Do we run the risk of becoming totally dependent on technology?
I don’t want to say ‘yes there is a risk’. We should not design something that is purely workable with technology. What of if technology fails? Technology gives you options, and for business continuity you will always have a fallback option, a plan B, a plan C or a plan D. We can always design technology in a way that we rely on it, and then when it doesn’t work we have an alternative. We are not saying to build a building without stairs, with only an elevator. Let’s say there are ways of creating value from technology in a usable way, in a sensible way. I’m not painting a picture of a “holy robotic world”, that is not what we are advocating. Use technology at a level the city feels like it is adding value. Don’t go beyond that, because it is not about technology. We are not doing it for the sake of showcasing technology. Technology has to solve a problem. So the question comes ‘if the technology solves a problem, do you use it or not?’ - to what extent is up to the user.

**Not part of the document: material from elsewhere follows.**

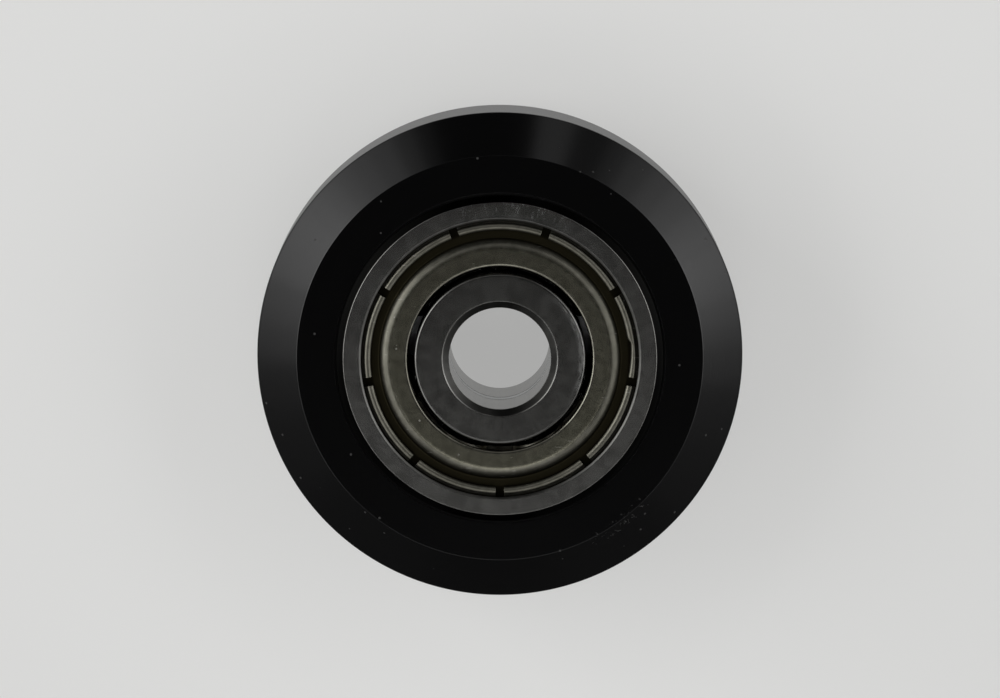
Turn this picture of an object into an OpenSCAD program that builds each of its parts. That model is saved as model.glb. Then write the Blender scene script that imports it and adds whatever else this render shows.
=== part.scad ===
// Solid V profile rail wheel on two shielded ball bearings, in millimetres.
//
// The wheel is one turned piece of black acetal: a flat tread between two sloping
// flanks that run in a V rail, and a bearing seat in each face with a thin rib
// between them. A 5 x 16 x 5 deep groove bearing sits against each side of the rib,
// and a shim as thick as the rib stands between the two inner rings, so that one
// axle screw can clamp the inner rings while the wheel turns on the outer rings.
//
// The origin is the middle of the axle hole. +Z runs along the axle to the front
// face, and the wheel lies on the rear faces of the rear bearing.

/* [Wheel] */
// Diameter across the flat tread
wheel_d = 23.9; // [22.8:0.1:26]
// Width of the wheel from face to face, less than the two bearings and the shim
wheel_w = 10.2; // [9.4:0.1:10.8]
// Height of each sloping flank, from the wheel's face out to its tread
flank_h = 2; // [1.4:0.1:2.4]
// Slope of each flank, from the axle's direction
flank_angle = 45; // [40:1:50]
// Rounding on the edges of the tread and of the faces
wheel_edge_r = 0.12; // [0.05:0.01:0.3]
// Chamfer that leads each bearing into its seat
lead_in = 0.2; // [0.1:0.05:0.4]
// How far the rib between the seats stands in under the outer rings
rib_h = 0.9; // [0.6:0.05:1.1]
// Radial clearance of an outer ring in its seat
seat_gap = 0.01; // [0.01:0.005:0.03]

/* [Shim] */
// Outside diameter of the shim between the inner rings
shim_d = 10; // [8.6:0.1:11]
// Thickness of the shim, and of the wheel's rib
shim_t = 1; // [0.8:0.05:1.5]
// Edge break on the shim
shim_edge = 0.1; // [0.05:0.01:0.2]

/* [Bearing] */
// Axle hole of the bearings and the shim
bore_d = 5; // [4.5:0.1:5.4]
// Outside diameter of a bearing
bearing_d = 16; // [15.6:0.1:17]
// Width of a bearing
bearing_w = 5; // [4.8:0.1:5.4]
// Corner radius of the rings at the axle hole and at the wheel's seat
ring_corner_r = 0.3; // [0.1:0.05:0.4]
// Corner radius of the inner ring's shoulders
shoulder_corner_r = 0.2; // [0.05:0.05:0.3]
// Depth of the ball grooves below the inner and outer lands
race_depth = 0.34; // [0.25:0.01:0.42]
// Radius of a ball groove as a share of the ball's diameter
race_conformity = 0.515; // [0.51:0.005:0.53]
// Clearance between a ball and the bottom of its groove
race_gap = 0.03; // [0.03:0.005:0.05]

/* [Balls and cage] */
// Diameter of a ball
ball_d = 2.778; // [2.6:0.01:2.9]
// Number of balls in a bearing
ball_count = 7; // [5:1:7]
// Sheet thickness of the cage
cage_t = 0.2; // [0.15:0.01:0.24]
// Radial width of the cage's ribbon
cage_w = 1.4; // [1.1:0.05:1.6]
// Clearance between a ball and its pocket
pocket_gap = 0.05; // [0.04:0.01:0.08]
// Shank diameter of a cage rivet
rivet_d = 0.5; // [0.4:0.05:0.6]
// Head diameter of a cage rivet
rivet_head_d = 0.84; // [0.7:0.02:0.9]
// Head height of a cage rivet
rivet_head_h = 0.18; // [0.12:0.02:0.24]
// Clearance of a rivet in its hole
rivet_gap = 0.01; // [0.005:0.005:0.02]

/* [Shields] */
// Sheet thickness of a shield
shield_t = 0.25; // [0.2:0.01:0.28]
// Gap between the inner ring's shoulder and the shield's hole
shield_gap = 0.33; // [0.2:0.01:0.45]
// Width of the shield's raised face
shield_face_w = 1.02; // [0.8:0.02:1.1]
// Radial run of the step from the raised face down to the channel
shield_step_run = 0.3; // [0.2:0.02:0.4]
// How far the raised face lies below the rings' faces
shield_recess = 0.12; // [0.06:0.01:0.16]
// How far the curled rim lies below the rings' faces
rim_recess = 0.08; // [0.04:0.01:0.14]
// Radial width of the curled rim
rim_w = 0.53; // [0.45:0.01:0.58]
// Height of the hollow inside the rim's curl
curl_gap = 0.12; // [0.08:0.01:0.16]
// How far the rim hooks under the edge of its recess
rim_hook = 0.05; // [0.02:0.01:0.08]
// Clearance between the rim and the bottom of its groove
groove_gap = 0.1; // [0.05:0.01:0.14]
// Width of the ledge that a shield stands on, from the land to the recess's edge
ledge_w = 0.5; // [0.46:0.01:0.6]
// Clearance between the rim and the edge that it hooks under
hook_gap = 0.02; // [0.01:0.01:0.04]
// Chamfer at the mouth of the recess
recess_chamfer = 0.08; // [0.03:0.01:0.12]
// Number of slots that let the rim spring into its groove
slot_count = 9; // [6:1:12]
// Width of a slot
slot_w = 0.35; // [0.2:0.05:0.5]

/* [Hidden] */
$fn = 96;

SIDES = ["front", "rear"];
BEARING_PIECES = [
    "outer_ring", "inner_ring", "shield_outboard", "shield_inboard",
    "cage_outboard", "cage_inboard", "cage_rivets"
];

// wheel
wheel_r = wheel_d / 2;
face_r = wheel_r - flank_h;
tread_w = wheel_w - 2 * flank_h / tan(flank_angle);
rib_w = shim_t;
seat_r = bearing_d / 2 + seat_gap;
rib_r = seat_r - rib_h;

// bearing, about its own middle
bore_r = bore_d / 2;
ring_r = bearing_d / 2;
half_w = bearing_w / 2;
ball_r = ball_d / 2;
pitch_r = (bore_r + ring_r) / 2;
shoulder_r = pitch_r - ball_r + race_depth;
land_r = pitch_r + ball_r - race_depth;
race_r = race_conformity * ball_d;
race_shift = race_r - ball_r - race_gap;
bearing_z = (shim_t + bearing_w) / 2;

// cage
pocket_r = ball_r + pocket_gap;
cage_in_r = pitch_r - cage_w / 2;
cage_out_r = pitch_r + cage_w / 2;
rivet_head_ball_r = (pow(rivet_head_d / 2, 2) + pow(rivet_head_h, 2)) / (2 * rivet_head_h);

// shield and the recess it is held in
recess_r = land_r + ledge_w;
rim_r = recess_r + rim_hook;
groove_r = rim_r + groove_gap;
lip_r = rim_r - rim_w;
shield_bore_r = shoulder_r + shield_gap;
step_top_r = shield_bore_r + shield_face_w;
step_foot_r = step_top_r + shield_step_run;
face_z = half_w - shield_recess;
rim_z = half_w - rim_recess;
ledge_z = rim_z - curl_gap - 2 * shield_t;
step_angle = atan((face_z - shield_t - ledge_z) / shield_step_run);
bend_shift = shield_t * tan(step_angle / 2);
inside_bend_r = 0.05;
outside_bend_r = inside_bend_r + shield_t;
sheet_edge_r = 0.08;

// how far down the recess's straight edge goes before the groove starts
hook_rise = sqrt(pow(outside_bend_r, 2) - pow(outside_bend_r - rim_hook, 2));
recess_edge = rim_recess + outside_bend_r - hook_rise - hook_gap;

// An outline whose corners are rounded. Each point is [x, y, corner radius], anticlockwise.
module rounded(points) {
    n = len(points);
    xy = [for (p = points) [p.x, p.y]];
    difference() {
        union() {
            polygon(xy);
            for (i = [0 : n - 1])
                if (points[i].z > 0 && turn(xy, i) < 0) corner(xy, i, points[i].z);
        }
        for (i = [0 : n - 1])
            if (points[i].z > 0 && turn(xy, i) > 0) corner(xy, i, points[i].z);
    }
}

// Which way an outline turns at a point: above 0 is a corner that stands out.
function turn(xy, i) =
    let (into = xy[i] - before(xy, i), out = after(xy, i) - xy[i])
    into.x * out.y - into.y * out.x;
function before(xy, i) = xy[(i + len(xy) - 1) % len(xy)];
function after(xy, i) = xy[(i + 1) % len(xy)];
function toward(a, b) = (b - a) / norm(b - a);

// What lies between a corner of an outline and the arc that rounds it. It reaches past
// the corner, so that it joins what it is added to and clears what it is cut from, and
// it is drawn anticlockwise too.
module corner(xy, i, r) {
    stands_out = turn(xy, i) > 0;
    u = toward(xy[i], stands_out ? after(xy, i) : before(xy, i));
    v = toward(xy[i], stands_out ? before(xy, i) : after(xy, i));
    middle = (u + v) / norm(u + v);
    half = acos(u * v) / 2;
    centre = xy[i] + middle * r / sin(half);
    difference() {
        polygon([xy[i] - middle * r, xy[i] + u * r / tan(half), centre, xy[i] + v * r / tan(half)]);
        translate(centre) circle(r);
    }
}

// The upper half of an outline, followed by its reflection in the mid-plane.
function both_ends(upper) = concat(
    upper,
    [for (i = [len(upper) - 1 : -1 : 0]) [upper[i].x, -upper[i].y, upper[i].z]]
);

// One copy for each ball, turned to its place on the pitch circle.
module each_ball() {
    for (i = [1 : ball_count]) at_ball(i) children();
}

module at_ball(i) {
    rotate(ball_angle(i)) translate([pitch_r, 0, 0]) children();
}

function ball_angle(i) = 90 - (i - 1) * 360 / ball_count;

// A bearing piece, moved to its place. The rear bearing is the front one's mirror image.
module in_bearing(side) {
    mirror([0, 0, side == "rear" ? 1 : 0]) translate([0, 0, bearing_z]) children();
}

module wheel() {
    color("#161616") rotate_extrude() rounded(both_ends([
        [wheel_r, tread_w / 2, wheel_edge_r],
        [face_r, wheel_w / 2, wheel_edge_r],
        [seat_r + lead_in, wheel_w / 2, 0],
        [seat_r, wheel_w / 2 - lead_in, 0],
        [seat_r, rib_w / 2, 0],
        [rib_r, rib_w / 2, 0]
    ]));
}

module spacer_shim() {
    color("#b9bbb8") rotate_extrude() rounded(both_ends([
        [shim_d / 2, shim_t / 2, shim_edge],
        [bore_r, shim_t / 2, shim_edge]
    ]));
}

module outer_ring() {
    color("#6f716f") rotate_extrude() difference() {
        rounded(both_ends([
            [ring_r, half_w, ring_corner_r],
            [recess_r + recess_chamfer, half_w, 0],
            [recess_r, half_w - recess_chamfer, 0],
            [recess_r, half_w - recess_edge, 0],
            [groove_r, half_w - recess_edge, 0],
            [groove_r, ledge_z, 0],
            [land_r, ledge_z, 0]
        ]));
        translate([pitch_r - race_shift, 0]) circle(race_r);
    }
}

module inner_ring() {
    color("#6f716f") rotate_extrude() difference() {
        rounded(both_ends([
            [shoulder_r, half_w, shoulder_corner_r],
            [bore_r, half_w, ring_corner_r]
        ]));
        translate([pitch_r + race_shift, 0]) circle(race_r);
    }
}

// A pressed sheet dish: a raised face round its hole, a step down to a channel that
// stands on the outer ring's ledge, and a rim curled up, out and back over itself.
module shield() {
    color("#77746a") difference() {
        rotate_extrude() rounded([
            [rim_r, rim_z, outside_bend_r],
            [lip_r, rim_z, sheet_edge_r],
            [lip_r, rim_z - shield_t, sheet_edge_r],
            [rim_r - shield_t, rim_z - shield_t, inside_bend_r * 0.8],
            [rim_r - shield_t, ledge_z + shield_t, inside_bend_r * 0.8],
            [step_foot_r, ledge_z + shield_t, inside_bend_r],
            [step_top_r, face_z, outside_bend_r],
            [shield_bore_r, face_z, sheet_edge_r],
            [shield_bore_r, face_z - shield_t, sheet_edge_r],
            [step_top_r - bend_shift, face_z - shield_t, inside_bend_r],
            [step_foot_r - bend_shift, ledge_z, outside_bend_r],
            [rim_r, ledge_z, outside_bend_r]
        ]);
        for (i = [0 : slot_count - 1]) rotate(i * 360 / slot_count - 90)
            translate([lip_r - sheet_edge_r, -slot_w / 2, ledge_z + shield_t])
                cube([rim_w + 2 * sheet_edge_r, slot_w, rim_z]);
    }
}

// Half of the ribbon cage, above the bearing's mid-plane: flat webs between half
// round pockets, with a rivet hole in each web.
module cage_half() {
    color("#a8956a") difference() {
        intersection() {
            ring_between(cage_in_r, cage_out_r, pocket_r + cage_t);
            union() {
                ring_between(cage_in_r, cage_out_r, cage_t);
                each_ball() sphere(pocket_r + cage_t);
            }
        }
        each_ball() sphere(pocket_r);
        each_rivet() cylinder(r = rivet_d / 2 + rivet_gap, h = 3 * cage_t, center = true);
    }
}

module ring_between(inner, outer, height) {
    rotate_extrude() translate([inner, 0]) square([outer - inner, height]);
}

module each_rivet() {
    rotate(180 / ball_count) each_ball() children();
}

module cage_rivets() {
    color("#c9c3b0") each_rivet() {
        cylinder(d = rivet_d, h = 2 * cage_t, center = true);
        for (end = [0, 1]) mirror([0, 0, end]) translate([0, 0, cage_t]) rivet_head();
    }
}

module rivet_head() {
    intersection() {
        translate([0, 0, rivet_head_h - rivet_head_ball_r]) sphere(rivet_head_ball_r);
        cylinder(d = rivet_head_d, h = rivet_head_h);
    }
}

module ball() {
    color("#d9dadb") sphere(d = ball_d);
}

wheel();
spacer_shim();
for (side = SIDES) in_bearing(side) {
    outer_ring();
    inner_ring();
    shield();
    mirror([0, 0, 1]) shield();
    cage_half();
    mirror([0, 0, 1]) cage_half();
    cage_rivets();
    for (i = [1 : ball_count])
        at_ball(i) ball();
}
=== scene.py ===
import math

import bpy
import numpy as np
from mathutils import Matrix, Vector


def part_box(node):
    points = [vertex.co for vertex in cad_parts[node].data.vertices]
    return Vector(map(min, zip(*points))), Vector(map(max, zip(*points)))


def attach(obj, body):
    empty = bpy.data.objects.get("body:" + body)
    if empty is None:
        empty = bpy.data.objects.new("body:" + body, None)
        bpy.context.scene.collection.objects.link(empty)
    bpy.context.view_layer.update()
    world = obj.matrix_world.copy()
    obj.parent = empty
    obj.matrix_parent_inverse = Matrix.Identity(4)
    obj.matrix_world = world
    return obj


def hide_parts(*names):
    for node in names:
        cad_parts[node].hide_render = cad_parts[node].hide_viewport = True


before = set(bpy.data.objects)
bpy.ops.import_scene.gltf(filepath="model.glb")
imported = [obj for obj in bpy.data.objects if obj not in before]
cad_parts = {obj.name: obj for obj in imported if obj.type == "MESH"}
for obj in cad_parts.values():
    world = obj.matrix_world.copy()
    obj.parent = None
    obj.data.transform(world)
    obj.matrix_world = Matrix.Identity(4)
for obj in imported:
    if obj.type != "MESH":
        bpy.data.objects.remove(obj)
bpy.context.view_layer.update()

# ---- Wheel ------------------------------------------------------------------------------
# One piece of black acetal, turned from bar: a flat tread between two sloping flanks, and
# a seat for a bearing in each face. The bearings are pushed in up to a thin rib.
MM = 0.001
ROUND_STEPS = 7
TURN_STEPS = 360
SHARP_FROM = 32.0


def reach(name, base=0.0):
    """How far a CAD node reaches from the axle, and how high its lowest and highest points
    lie above a base, in millimetres rounded to the micrometre."""
    low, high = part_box(name)
    return round(high.x / MM, 3), round(low.z / MM - base, 3), round(high.z / MM - base, 3)


def about(size, *offsets):
    """Radii or heights that follow a size, each at its own offset from it."""
    return [size + offset for offset in offsets]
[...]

How do you see the smart cities field changing over the next few years?
The Internet of Things will definitely grow in cities, because we have devices everywhere. We need to make sense out of it. It is going to be by managing services via the cloud, I believe, in some form of subscription or cost sharing or revenue sharing or something of that fold. The world of apps in cities will have to evolve. Once you create a data store, which is a place where all this data coming from the devices is available and open to start-ups, universities, etc., it’s going to become a new market, a new world. I believe cities will have to transform and look at things differently. I don’t know if it is going to happen in the next 2 or 3 years, your guess is as good as mine.
* This interview was conduted on April 2015, at the time Charbel Aoun was still responsible for Schneider Electric's smart cities business.